The most recent Monitoring the Future report, the continuing study of
teenage drug use conducted by the University of Michigan and the
National Institutes of Drug Abuse since 1975, found that 5.5 percent
of all high school seniors abused Oxycontin, up from 4 percent in
2002. Oxycontin abuse has increased 26 percent since 2002 among 8th,
9th and 12th graders.

A listing of Food and Drug Administration-approved uses for Oxycontin
shows that it is specifically for patients in moderate to severe
round-the-clock pain like that in advanced stages of cancer.

So where does this physically robust teenager obtain her pills? Weeks
earlier, she had a tonsillectomy, a minor though uncomfortable
procedure by any standards. The surgeon wrote a prescription for 80
tablets. Mary spent the next week in a narcotized and medically
sanctioned bliss, until her mother confiscated the last 20 tablets.

At medical conferences, I hear colleagues fault parents who abuse and
obtain these controlled substances but leave them easily accessible
in their unlocked medicine chests where teenagers can help
themselves.
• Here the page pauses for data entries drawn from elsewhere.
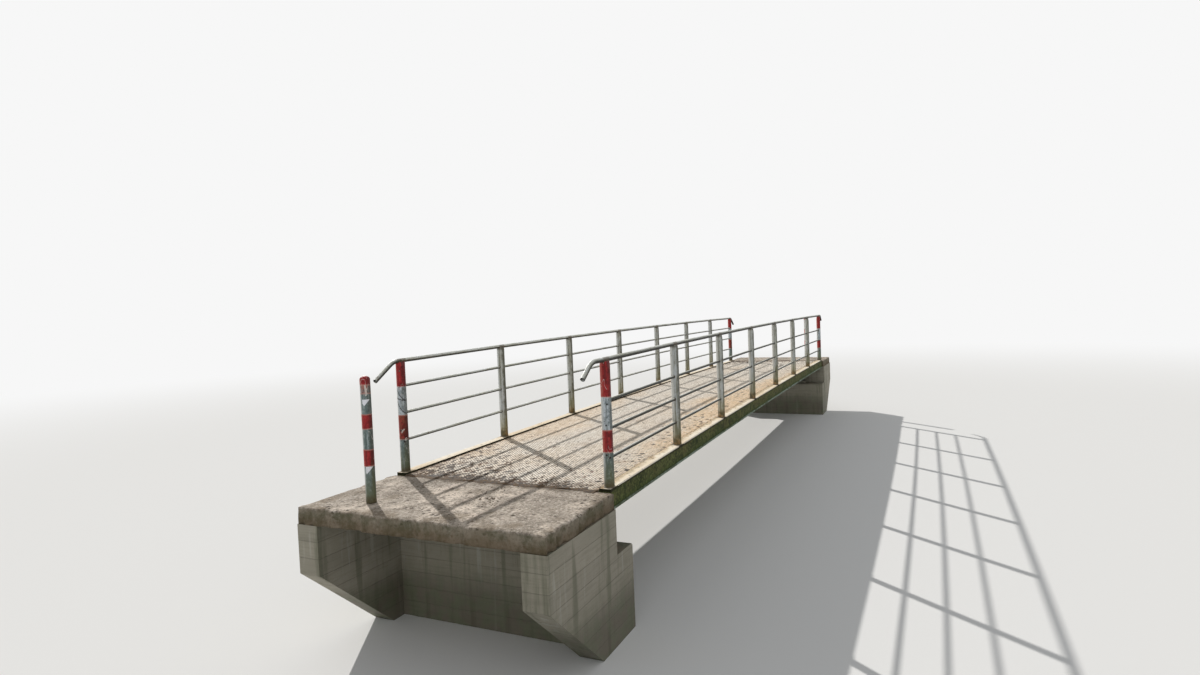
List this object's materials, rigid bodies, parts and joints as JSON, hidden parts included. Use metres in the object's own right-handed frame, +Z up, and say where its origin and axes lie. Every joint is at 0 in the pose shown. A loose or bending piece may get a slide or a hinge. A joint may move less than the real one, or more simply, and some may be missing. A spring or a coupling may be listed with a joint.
{
  "type": "footbridge",
  "caption": "Low footbridge over a narrow stream with a slab deck, tube railings on both sides, banded end posts, marker bollards and concrete abutments.",
  "frame": {"origin": "centre of the bounding box's underside, level with the abutment feet", "axes": "+X along the bridge from the near end to the far end, +Y across it to the left, +Z up"},
  "size_m": [15.134, 2.4, 2.4672],
  "materials": {
    "deck": "rough anti-slip concrete with a fine diamond pattern",
    "edge_beam": "concrete, moss-stained on its side",
    "substructure_steel": "matt grey paint",
    "bearing_rubber": "matt",
    "abutment_concrete": "cast concrete, weathered",
    "approach_concrete": "worn concrete, sandy",
    "railing_steel": "weathered light grey, green at the foot",
    "marker_paint": "red and white bands, faded and scratched",
    "bollard_cap": "weathered grey"
  },
  "bodies": {
    "root": {"deck_slab": "deck", "edge_beam_left": "edge_beam", "edge_beam_right": "edge_beam", "girder_left": "substructure_steel", "girder_right": "substructure_steel", "cross_beams": "substructure_steel", "bearings": "bearing_rubber", "abutment_near": "abutment_concrete", "abutment_far": "abutment_concrete", "wing_wall_near_left": "abutment_concrete", "wing_wall_near_right": "abutment_concrete", "wing_wall_far_left": "abutment_concrete", "wing_wall_far_right": "abutment_concrete", "approach_slab_near": "approach_concrete", "approach_slab_far": "approach_concrete", "handrail_left": "railing_steel", "handrail_right": "railing_steel", "handrail_ends_left": "railing_steel", "handrail_ends_right": "railing_steel", "rail_left_upper": "railing_steel", "rail_left_middle": "railing_steel", "rail_left_lower": "railing_steel", "rail_right_upper": "railing_steel", "rail_right_middle": "railing_steel", "rail_right_lower": "railing_steel", "post_left_1": "marker_paint", "post_left_2": "railing_steel", "post_left_3": "railing_steel", "post_left_4": "railing_steel", "post_left_5": "railing_steel", "post_left_6": "railing_steel", "post_left_7": "railing_steel", "post_left_8": "marker_paint", "post_right_1": "marker_paint", "post_right_2": "railing_steel", "post_right_3": "railing_steel", "post_right_4": "railing_steel", "post_right_5": "railing_steel", "post_right_6": "railing_steel", "post_right_7": "railing_steel", "post_right_8": "marker_paint", "bollard_near": "marker_paint", "bollard_far": "marker_paint", "bollard_cap_near": "bollard_cap", "bollard_cap_far": "bollard_cap"}
  },
  "joints": []
}
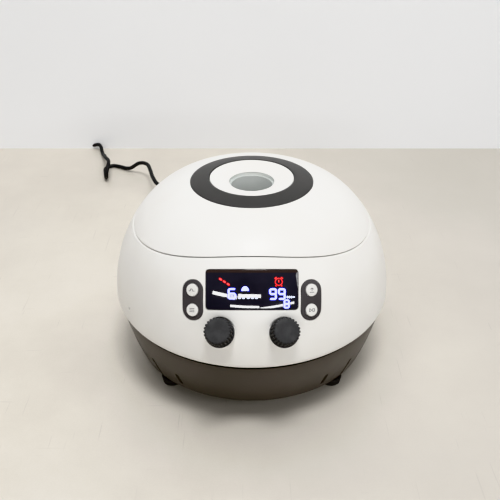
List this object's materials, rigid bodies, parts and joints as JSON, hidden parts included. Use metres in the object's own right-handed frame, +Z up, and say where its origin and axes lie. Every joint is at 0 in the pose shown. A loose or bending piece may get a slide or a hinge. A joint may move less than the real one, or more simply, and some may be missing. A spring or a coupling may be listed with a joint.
{
  "type": "high-speed microcentrifuge",
  "caption": "Bench microcentrifuge with a domed rear-hinged lid, sight glass, fixed-angle rotor, sloping console with display, buttons and knobs, and its supply lead and adapter.",
  "frame": {"origin": "on the rotor axis, in the plane that the four feet stand on", "axes": "+Z up along the rotor axis, -Y towards the console and the user, +X to the user's right"},
  "size_m": [0.4085, 0.768, 0.1591],
  "materials": {
    "white_shell": "satin moulded white plastic",
    "dark_shell": "fine textured dark grey plastic",
    "dark_trim": "satin dark grey plastic",
    "pad_plastic": "matt dark grey overlay",
    "button_plastic": "matt white plastic",
    "foot_rubber": "matt black rubber",
    "knob_rubber": "soft-touch dark grey",
    "display_glass": "dark polished window",
    "clear_window": "clear polished plastic window",
    "rotor_aluminium": "hard anodised aluminium",
    "steel": "brushed stainless steel",
    "motor_can": "black painted motor can",
    "board": "green circuit board",
    "black_plastic": "matt black plastic",
    "lead_sheath": "matt black flexible sheath"
  },
  "bodies": {
    "housing": {"base_bowl": "dark_shell", "base_plate": "steel", "foot_front_left": "foot_rubber", "foot_front_right": "foot_rubber", "foot_rear_left": "foot_rubber", "foot_rear_right": "foot_rubber", "foot_screw_front_left": "steel", "foot_screw_front_right": "steel", "foot_screw_rear_left": "steel", "foot_screw_rear_right": "steel", "upper_shell": "white_shell", "chamber_bowl": "steel", "chamber_gasket": "foot_rubber", "inlet_jack": "black_plastic", "rocker_frame": "black_plastic", "power_board": "board", "motor_damper_1": "foot_rubber", "motor_damper_2": "foot_rubber", "motor_damper_3": "foot_rubber", "motor_plate": "steel", "motor_body": "motor_can", "hinge_bracket_left": "white_shell", "hinge_bracket_right": "white_shell", "hinge_pin": "steel", "latch_frame": "steel", "latch_solenoid": "black_plastic", "display_window": "display_glass", "display_module": "board", "control_board": "board", "button_pad_left": "pad_plastic", "button_pad_right": "pad_plastic", "button_board_left": "board", "button_board_right": "board", "encoder_left": "steel", "encoder_right": "steel", "lead_plug": "black_plastic", "lead": "lead_sheath", "lead_coil": "lead_sheath", "lead_tail": "lead_sheath", "adapter": "black_plastic"},
    "drive_rotor": {"motor_shaft": "steel", "rotor": "rotor_aluminium", "rotor_nut": "black_plastic"},
    "lid": {"lid_shell": "white_shell", "lid_liner": "white_shell", "lid_ring": "dark_trim", "lid_dish": "white_shell", "sight_glass": "clear_window", "lid_striker": "steel", "hinge_arm": "white_shell"},
    "left_knob": {"knob_left": "knob_rubber", "encoder_shaft_left": "steel"},
    "right_knob": {"knob_right": "knob_rubber", "encoder_shaft_right": "steel"},
    "left_upper_button": {"button_left_upper": "button_plastic"},
    "left_lower_button": {"button_left_lower": "button_plastic"},
    "right_upper_button": {"button_right_upper": "button_plastic"},
    "right_lower_button": {"button_right_lower": "button_plastic"},
    "rocker": {"power_rocker": "black_plastic"},
    "bolt": {"latch_bolt": "steel"}
  },
  "joints": [
    {"name": "lid_hinge", "type": "hinge", "parent": "housing", "child": "lid", "pos_m": [0, 0.11423, 0.1224], "axis": [-1, 0, 0], "range_deg": [0, 85]},
    {"name": "rotor_spin", "type": "hinge", "parent": "housing", "child": "drive_rotor", "pos_m": [0, 0, 0.07], "axis": [0, 0, 1], "continuous": true},
    {"name": "left_knob_turn", "type": "hinge", "parent": "housing", "child": "left_knob", "pos_m": [-0.0223, -0.11181, 0.08889], "axis": [-0.1045, -0.7154, 0.6909], "continuous": true},
    {"name": "right_knob_turn", "type": "hinge", "parent": "housing", "child": "right_knob", "pos_m": [0.0223, -0.11181, 0.08889], "axis": [0.1045, -0.7154, 0.6909], "continuous": true},
    {"name": "left_upper_button_press", "type": "slide", "parent": "housing", "child": "left_upper_button", "axis": [0.3781, 0.824, -0.4219], "range_m": [0, 0.0007], "stiffness_N_per_m": 2000},
    {"name": "left_lower_button_press", "type": "slide", "parent": "housing", "child": "left_lower_button", "axis": [0.3781, 0.824, -0.4219], "range_m": [0, 0.0007], "stiffness_N_per_m": 2000},
    {"name": "right_upper_button_press", "type": "slide", "parent": "housing", "child": "right_upper_button", "axis": [-0.3781, 0.824, -0.4219], "range_m": [0, 0.0007], "stiffness_N_per_m": 2000},
    {"name": "right_lower_button_press", "type": "slide", "parent": "housing", "child": "right_lower_button", "axis": [-0.3781, 0.824, -0.4219], "range_m": [0, 0.0007], "stiffness_N_per_m": 2000},
    {"name": "rocker_tilt", "type": "hinge", "parent": "housing", "child": "rocker", "pos_m": [0.014, 0.1001, 0.0325], "axis": [-1, 0, 0], "range_deg": [0, 14]},
    {"name": "bolt_slide", "type": "slide", "parent": "housing", "child": "bolt", "axis": [0, 1, 0], "range_m": [0, 0.006], "stiffness_N_per_m": 150, "springref_m": -0.002}
  ]
}
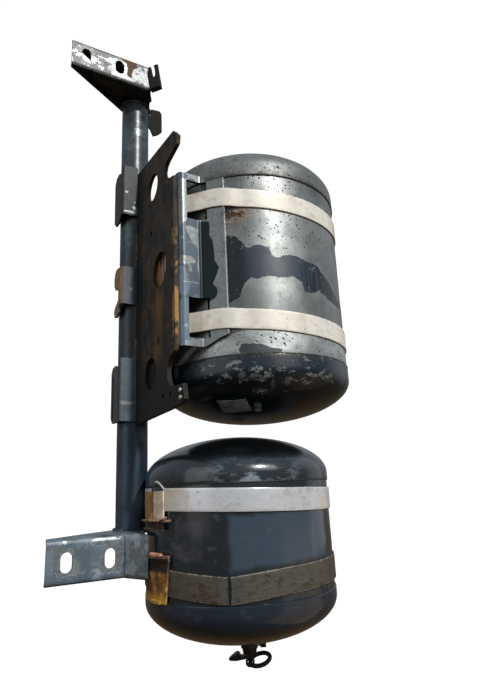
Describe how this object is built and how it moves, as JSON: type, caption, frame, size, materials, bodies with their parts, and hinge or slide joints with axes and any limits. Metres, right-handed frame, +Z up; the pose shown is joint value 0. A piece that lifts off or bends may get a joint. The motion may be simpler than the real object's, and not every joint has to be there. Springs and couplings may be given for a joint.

Other experts fault the Internet, where almost anyone can
obtain controlled prescription drugs from offshore pharmacies with a
few clicks on a home computer.

The favorite scapegoat is deceptive: addicted patients who, the
argument goes, "doctor shop" and manipulate the physicians into
prescribing the medications, alter the prescriptions themselves or
buy them from drug dealers at exorbitant prices.

None of these targets come close to the real root of the problem.
Many doctors are too quick to write prescriptions for these powerful drugs.

The National Center for Addiction and Substance Abuse recently
reported that 43.3 percent of all American doctors did not even ask
patients about prescription drug abuse when taking histories; 33
percent did not regularly call or obtain records from a patient's
previous doctor or from other physicians before writing such
prescriptions; 47.1 percent said their patients pressured them into
prescribing these drugs; and only 39.1 percent had had any training
in recognizing prescription drug abuse and addiction.

Yet from 1992 to 2002, prescriptions written for controlled
substances increased more than 150 percent, three times the increase
in prescriptions for all other drugs.

The morning after hearing about Mary's Oxycontin holiday, I called
her surgeon and asked him whether he had read her medical chart
detailing an extensive history of substance abuse. "Why did you
prescribe this narcotic bazooka when a BB gun of a painkiller such as
acetaminophen might have done the trick?" I asked.

Sheepishly, the surgeon replied, "Well, I guess I wasn't thinking."

No one in pain - physical or psychic - should suffer. But the fact
remains that we doctors still do the bulk of prescribing of the
substances. The search for root causes of the epidemic with
controlled substance abuse has to include doctors as active
participants. A big part of the solution depends on reserving
prescriptions for those who need, rather than desire, them.